Tuvo que adaptarse, por encima de todo, a un espacio mínimo, que se hace patente en el interior y que recuerda a la Sacristía Vieja de San Lorenzo. Mezclando la piedra al descubierto, la blancura de los muros y la policromía cerámica de los frisos y las pechinas, queda, otra vez, meridianamente claro el sistema de módulos empleado para conseguir la correspondencia armónica de todas las partes del edificio. Por otra parte, la convergencia de todas las líneas hacia la cúpula central hacen que el espacio parezca mucho mayor de lo que es.

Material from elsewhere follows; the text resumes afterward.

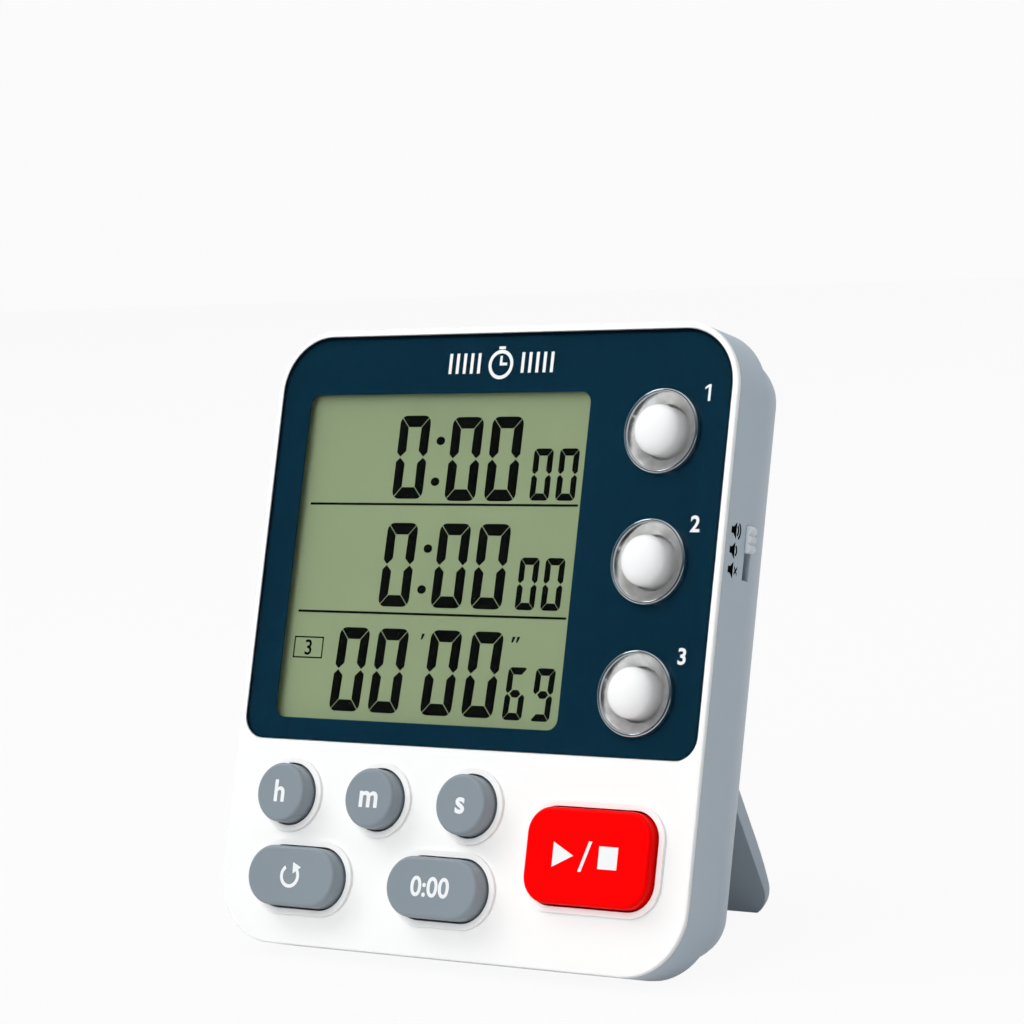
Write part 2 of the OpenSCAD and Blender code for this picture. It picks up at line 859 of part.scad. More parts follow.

El exterior es otra maravilla. Un pequeño pórtico de seis columnas que resultaba completamente nuevo, mezcla genial de la arquitectura romana, de la que toma el arco central, y de la griega, basada en columnas adinteladas como las que flanquen eel arco. La armonía de los módulos, que siguen la proporción áurea, las pilastras corintias del friso, que reflejan las del piso inferior, todo contribuye a reforzar esa sensación de que “todo está en su lugar”, a la vez que abre puertas e inaugura las ideas que arquitectos como Alberti, Sangallo o Palladio extenderían por Italia en las décadas siguientes.
Me parece a mí, que puede ser dicho, que desde los Griegos antiguos y Romanos hasta ahora no ha habido un maestro tan extraordinario y excelente que Filippo.
La ruta de Brunelleschi es a la vez un deleite para los sentidos y un viaje por la historia; un paseo que ayuda a comprender el germen de un cambio estético que terminó afectando a toda Europa. Pocas ciudades pueden ofrecer un espectáculo semejante.